Aim of the exercise>
Reproduce, exactly and in full, only the lines below from the one containing "bpy.data.objects.remove(obj)" through the one containing "BORE = TUBE_RADIUS".

▬▬▬▬▬▬▬▬▬▬

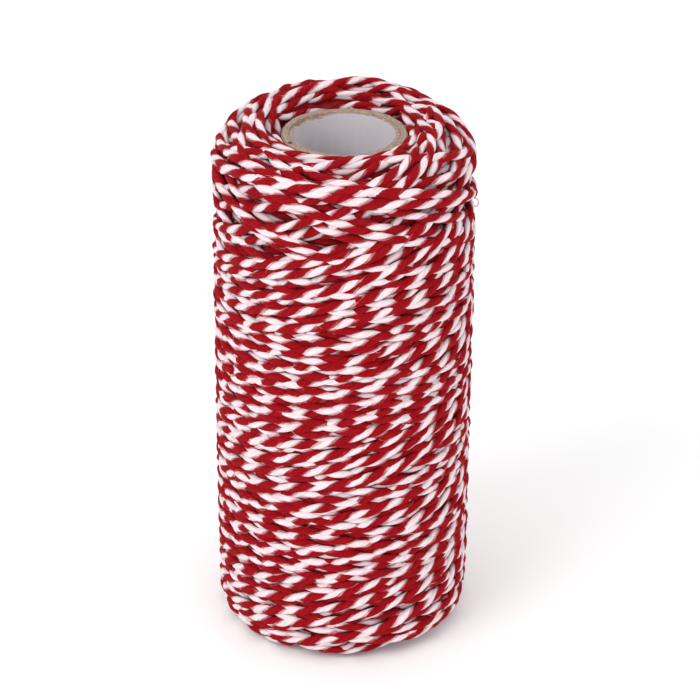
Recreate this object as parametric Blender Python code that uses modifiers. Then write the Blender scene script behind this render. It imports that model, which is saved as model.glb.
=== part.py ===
"""A spool of bakers twine: red and white cotton twine cross-wound on a cardboard tube.

The spool stands upright on its wound base. The origin is on the tube's axis, at the base,
with +Z up along the tube and -Y towards the front. Sizes are in metres.
"""

import math

import bpy

# The wound body.
WINDING_RADIUS = 0.026
WINDING_HEIGHT = 0.1115
TOP_SHOULDER_REACH = 0.009  # how far in from the barrel the crest lies
TOP_SHOULDER_DROP = 0.0095  # how far below the crest the barrel starts
BASE_SHOULDER_REACH = 0.0045
BASE_SHOULDER_RISE = 0.0067
BASE_LIP_REACH = 0.0016  # rounding where the base turns up into the tube's end
BASE_LIP_RISE = 0.0018

# The cardboard tube and the paper ply inside it.
TUBE_OUTER_RADIUS = 0.0124
TUBE_WALL = 0.0015
TUBE_TOP = 0.1075
TUBE_BOTTOM = 0.0012
TUBE_EDGE_ROUNDING = 0.0003
LINER_WALL = 0.0006
LINER_TOP_DROP = 0.0008  # the liner ends this far below the tube's rim
LINER_BASE_RISE = 0.0006
GAP = 0.0003  # between two pieces that touch

# The wound relief: rising and falling strokes stand up as two crossing sets of shallow ridges.
STROKE_PITCH = 0.0356  # axial travel of the twine in one turn of the spool
RIDGES_PER_PITCH = 2
RIDGE_DEPTH = 0.0006
CREST_TILT = 0.0018  # the crest is this much lower at the front
CREST_WAVE = 0.0004
CREST_WAVE_COUNT = 3

# Mesh resolution.
TURN_STEPS = 72
TUBE_STEPS = 48
BARREL_ROWS = 38
SHOULDER_ROWS = 7
CREST_ROWS = 3
LIP_ROWS = 2

TWINE_COLOUR = (0.72, 0.30, 0.32, 1.0)
CARDBOARD_COLOUR = (0.38, 0.32, 0.26, 1.0)
LINER_COLOUR = (0.55, 0.53, 0.58, 1.0)


def clear_scene():
    for thing in list(bpy.data.objects):
        bpy.data.objects.remove(thing, do_unlink=True)


def make_collection(name):
    collection = bpy.data.collections.new(name)
    bpy.context.scene.collection.children.link(collection)
    return collection


def make_material(name, colour, roughness):
    material = bpy.data.materials.new(name)
    material.use_nodes = True
    shader = material.node_tree.nodes["Principled BSDF"]
    shader.inputs["Base Color"].default_value = colour
    shader.inputs["Roughness"].default_value = roughness
    shader.inputs["Metallic"].default_value = 0.0
    return material


def quarter_arc(centre, reach, rise, start_deg, end_deg, steps):
    """Points of a quarter ellipse about centre, from one angle to the other, both ends included."""
    points = []
    for i in range(steps + 1):
        angle = math.radians(start_deg + (end_deg - start_deg) * i / steps)
        points.append((centre[0] + reach * math.cos(angle), centre[1] + rise * math.sin(angle)))
    return points


def turned_solid(name, outline, steps, material, collection):
    """A ring turned about Z from a closed outline of (radius, height) points.

    The outline runs down its outer side and back up its inner one, so that the faces point out.
    """
    count = len(outline)
    mesh = bpy.data.meshes.new(name)
    points = [(radius, 0.0, height) for radius, height in outline]
    edges = [(i, (i + 1) % count) for i in range(count)]
    mesh.from_pydata(points, edges, [])
    thing = bpy.data.objects.new(name, mesh)
    collection.objects.link(thing)
    screw = thing.modifiers.new("turn", "SCREW")
    screw.axis = "Z"
    screw.angle = 2 * math.pi
    screw.steps = steps
    screw.render_steps = steps
    screw.use_merge_vertices = True
    screw.merge_threshold = 0.00001
    thing.data.materials.append(material)
    return thing


def apply_modifiers(thing):
    """Replaces the object's mesh with the one that its modifiers make."""
    graph = bpy.context.evaluated_depsgraph_get()
    made = bpy.data.meshes.new_from_object(thing.evaluated_get(graph))
    thing.modifiers.clear()
    thing.data = made


def shade_round(thing, sharp_deg):
    thing.data.shade_smooth()
    thing.data.set_sharp_from_angle(angle=math.radians(sharp_deg))


def winding_outline():
    """The wound body's half section: crest, top shoulder, barrel, base shoulder, base, bore."""
    crest_radius = WINDING_RADIUS - TOP_SHOULDER_REACH
    barrel_top = WINDING_HEIGHT - TOP_SHOULDER_DROP
    bore_radius = TUBE_OUTER_RADIUS + GAP
    outline = quarter_arc(
        (crest_radius, barrel_top), TOP_SHOULDER_REACH, TOP_SHOULDER_DROP, 90, 0, SHOULDER_ROWS
    )
    for i in range(1, BARREL_ROWS):
        height = barrel_top + (BASE_SHOULDER_RISE - barrel_top) * i / BARREL_ROWS
        outline.append((WINDING_RADIUS, height))
    outline += quarter_arc(
        (WINDING_RADIUS - BASE_SHOULDER_REACH, BASE_SHOULDER_RISE),
        BASE_SHOULDER_REACH,
        BASE_SHOULDER_RISE,
        0,
        -90,
        SHOULDER_ROWS,
    )
    outline += quarter_arc(
        (bore_radius + BASE_LIP_REACH, BASE_LIP_RISE), BASE_LIP_REACH, BASE_LIP_RISE, -90, -180, LIP_ROWS
    )
    crest_rise = WINDING_HEIGHT - TUBE_TOP
    for i in range(CREST_ROWS):
        share = i / CREST_ROWS
        radius = bore_radius + (crest_radius - bore_radius) * share
        outline.append((radius, TUBE_TOP + crest_rise * math.sin(share * math.pi / 2)))
    return outline


def barrel_share(height):
    """1 along the barrel, easing to 0 at the base and at the crest."""
    from_base = min(max(height / BASE_SHOULDER_RISE, 0.0), 1.0)
    from_crest = min(max((WINDING_HEIGHT - height) / TOP_SHOULDER_DROP, 0.0), 1.0)
    return math.sin(from_base * math.pi / 2) * math.sin(from_crest * math.pi / 2)


def stroke_hollow(turn, height):
    """How far the barrel sinks between the ridges of the rising strokes and those of the falling ones."""
    rising = 2 * math.pi * RIDGES_PER_PITCH * (height / STROKE_PITCH - turn)
    falling = 2 * math.pi * RIDGES_PER_PITCH * (height / STROKE_PITCH + turn)
    ridge = max(math.cos(rising), math.cos(falling))
    return RIDGE_DEPTH * (0.5 - 0.5 * ridge)


def crest_drop(turn):
    """How much lower than its highest point the crest is there: it tilts forward and waves a little."""
    tilt = CREST_TILT * (0.5 - 0.5 * math.sin(2 * math.pi * turn))
    wave = CREST_WAVE * (0.5 + 0.5 * math.sin(2 * math.pi * CREST_WAVE_COUNT * turn))
    return tilt + wave


def crest_share(radius, height):
    """1 at the crest, falling to 0 at the top of the barrel and at the tube's rim."""
    crest_radius = WINDING_RADIUS - TOP_SHOULDER_REACH
    foot = WINDING_HEIGHT - TOP_SHOULDER_DROP if radius >= crest_radius else TUBE_TOP
    return min(max((height - foot) / (WINDING_HEIGHT - foot), 0.0), 1.0)


def add_wound_relief(mesh):
    """Presses the hollows between the strokes into the outer side, and makes the crest uneven."""
    outer_side = TUBE_OUTER_RADIUS + GAP + BASE_LIP_REACH
    for vertex in mesh.vertices:
        x, y, z = vertex.co
        radius = math.hypot(x, y)
        turn = math.atan2(y, x) / (2 * math.pi)
        vertex.co.z = z - crest_drop(turn) * crest_share(radius, z)
        if radius > outer_side:
            sunk = radius - stroke_hollow(turn, z) * barrel_share(z)
            vertex.co.x = x * sunk / radius
            vertex.co.y = y * sunk / radius


def make_winding(collection):
    material = make_material("twine", TWINE_COLOUR, 0.9)
    winding = turned_solid("twine_winding", winding_outline(), TURN_STEPS, material, collection)
    apply_modifiers(winding)
    add_wound_relief(winding.data)
    shade_round(winding, 60)
    return winding


def make_tube(collection):
    """The cardboard tube, with its four edges slightly rounded."""
    material = make_material("cardboard", CARDBOARD_COLOUR, 0.85)
    outer = TUBE_OUTER_RADIUS
    inner = TUBE_OUTER_RADIUS - TUBE_WALL
    outline = [(outer, TUBE_TOP), (outer, TUBE_BOTTOM), (inner, TUBE_BOTTOM), (inner, TUBE_TOP)]
    tube = turned_solid("core_tube", outline, TUBE_STEPS, material, collection)
    rounding = tube.modifiers.new("edge_rounding", "BEVEL")
    rounding.width = TUBE_EDGE_ROUNDING
    rounding.segments = 1
    rounding.limit_method = "ANGLE"
    rounding.angle_limit = math.radians(60)
    apply_modifiers(tube)
    shade_round(tube, 35)
    return tube


def make_liner(collection):
    """The white paper ply that lines the tube."""
    material = make_material("paper_liner", LINER_COLOUR, 0.7)
    outer = TUBE_OUTER_RADIUS - TUBE_WALL - GAP
    inner = outer - LINER_WALL
    top = TUBE_TOP - LINER_TOP_DROP
    bottom = TUBE_BOTTOM + LINER_BASE_RISE
    outline = [(outer, top), (outer, bottom), (inner, bottom), (inner, top)]
    liner = turned_solid("tube_liner", outline, TUBE_STEPS, material, collection)
    apply_modifiers(liner)
    shade_round(liner, 35)
    return liner


def main():
    clear_scene()
    spool = make_collection("spool_of_bakers_twine")
    make_winding(spool)
    make_tube(spool)
    make_liner(spool)


main()
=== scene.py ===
"""The looks of a spool of bakers twine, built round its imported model.

Two-ply twine is laid on the tube stroke by stroke, as a winding machine lays it: it climbs and falls along
the spool, turns round at each end, and rides over what was laid before. The stretches that still show are
swept into meshes. Older turns lie in the hollows between them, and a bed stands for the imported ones.
Lengths inside this script are in millimetres unless a name says otherwise, and MM turns them into metres.
Angles round the spool start at the front, where the camera is, and grow towards +X.
"""
import math

import bpy
import numpy as np
from mathutils import Matrix, Vector


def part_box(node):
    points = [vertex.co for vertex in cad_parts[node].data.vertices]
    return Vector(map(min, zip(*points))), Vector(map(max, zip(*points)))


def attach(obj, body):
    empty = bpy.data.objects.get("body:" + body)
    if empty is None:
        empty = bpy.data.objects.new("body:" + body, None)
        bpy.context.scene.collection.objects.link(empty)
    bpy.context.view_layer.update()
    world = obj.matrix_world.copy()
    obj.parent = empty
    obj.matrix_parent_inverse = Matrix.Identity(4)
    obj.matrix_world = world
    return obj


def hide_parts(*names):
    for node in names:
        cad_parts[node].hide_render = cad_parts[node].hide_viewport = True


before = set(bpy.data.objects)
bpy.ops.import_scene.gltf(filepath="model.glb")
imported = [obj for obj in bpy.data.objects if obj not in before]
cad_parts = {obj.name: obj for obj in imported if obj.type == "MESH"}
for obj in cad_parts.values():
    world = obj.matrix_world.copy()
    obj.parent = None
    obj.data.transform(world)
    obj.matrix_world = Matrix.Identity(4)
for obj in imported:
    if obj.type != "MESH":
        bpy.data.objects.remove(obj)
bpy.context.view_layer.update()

MM = 0.001
TURN = 2 * math.pi
SEED = 7

# ---- sizes that the frame gives
WINDING_LOW, WINDING_HIGH = (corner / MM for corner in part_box("twine_winding"))
TUBE_LOW, TUBE_HIGH = (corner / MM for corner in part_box("core_tube"))
LINER_LOW, LINER_HIGH = (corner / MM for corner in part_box("tube_liner"))
BARREL_RADIUS = (WINDING_HIGH.x - WINDING_LOW.x) / 2
WINDING_TOP = WINDING_HIGH.z
TUBE_RADIUS = (TUBE_HIGH.x - TUBE_LOW.x) / 2
TUBE_TOP = TUBE_HIGH.z
TUBE_BOTTOM = TUBE_LOW.z
LINER_RADIUS = (LINER_HIGH.x - LINER_LOW.x) / 2
LINER_BOTTOM = LINER_LOW.z
BORE = TUBE_RADIUS + 0.3  # where the winding starts, a little off the tube

# ---- the winding's form
TOP_SHOULDER_REACH = 9.0  # in from the barrel to the crest
TOP_SHOULDER_DROP = 9.5  # from the crest down to the barrel's top
BASE_SHOULDER_REACH = 4.5
BASE_SHOULDER_RISE = 6.7
BASE_LIP = 1.8  # how far the base turns up beside the tube
BASE_LIP_START = 0.8  # of the way in along the base
CREST_TILT = 1.8  # the crest is this much lower at the front than at the back
CREST_WAVE = 0.4
CREST_WAVES = 3
CREST_FADE = 5.0  # from the tube, over which the crest's unevenness sets in
FORM_POINTS = (24, 60, 60, 40, 20)  # on the crest, top shoulder, barrel, base shoulder and base
MERIDIAN_STEP = 0.25

# ---- the twine
RED_PLY_RADIUS = 0.77
WHITE_PLY_RADIUS = 0.67
PLY_OFFSET = 0.23  # from the twine's middle to each ply's
TWINE_RADIUS = 1.0
FLATTENING = 0.10  # how much wider than high the twine lies
LAY_LENGTH = 7.7  # along the twine, for one turn of its plies
SIDES_PER_PLY = 7
SECTION_STEP = 0.72
SHORTEST_RUN = 4  # sections: what shows less than this is left out
CREASE_DEG = 62  # plies that meet at more than this are shaded apart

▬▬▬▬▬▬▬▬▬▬

Exercise answer>
        bpy.data.objects.remove(obj)
bpy.context.view_layer.update()

MM = 0.001
TURN = 2 * math.pi
SEED = 7

# ---- sizes that the frame gives
WINDING_LOW, WINDING_HIGH = (corner / MM for corner in part_box("twine_winding"))
TUBE_LOW, TUBE_HIGH = (corner / MM for corner in part_box("core_tube"))
LINER_LOW, LINER_HIGH = (corner / MM for corner in part_box("tube_liner"))
BARREL_RADIUS = (WINDING_HIGH.x - WINDING_LOW.x) / 2
WINDING_TOP = WINDING_HIGH.z
TUBE_RADIUS = (TUBE_HIGH.x - TUBE_LOW.x) / 2
TUBE_TOP = TUBE_HIGH.z
TUBE_BOTTOM = TUBE_LOW.z
LINER_RADIUS = (LINER_HIGH.x - LINER_LOW.x) / 2
LINER_BOTTOM = LINER_LOW.z
BORE = TUBE_RADIUS + 0.3  # where the winding starts, a little off the tube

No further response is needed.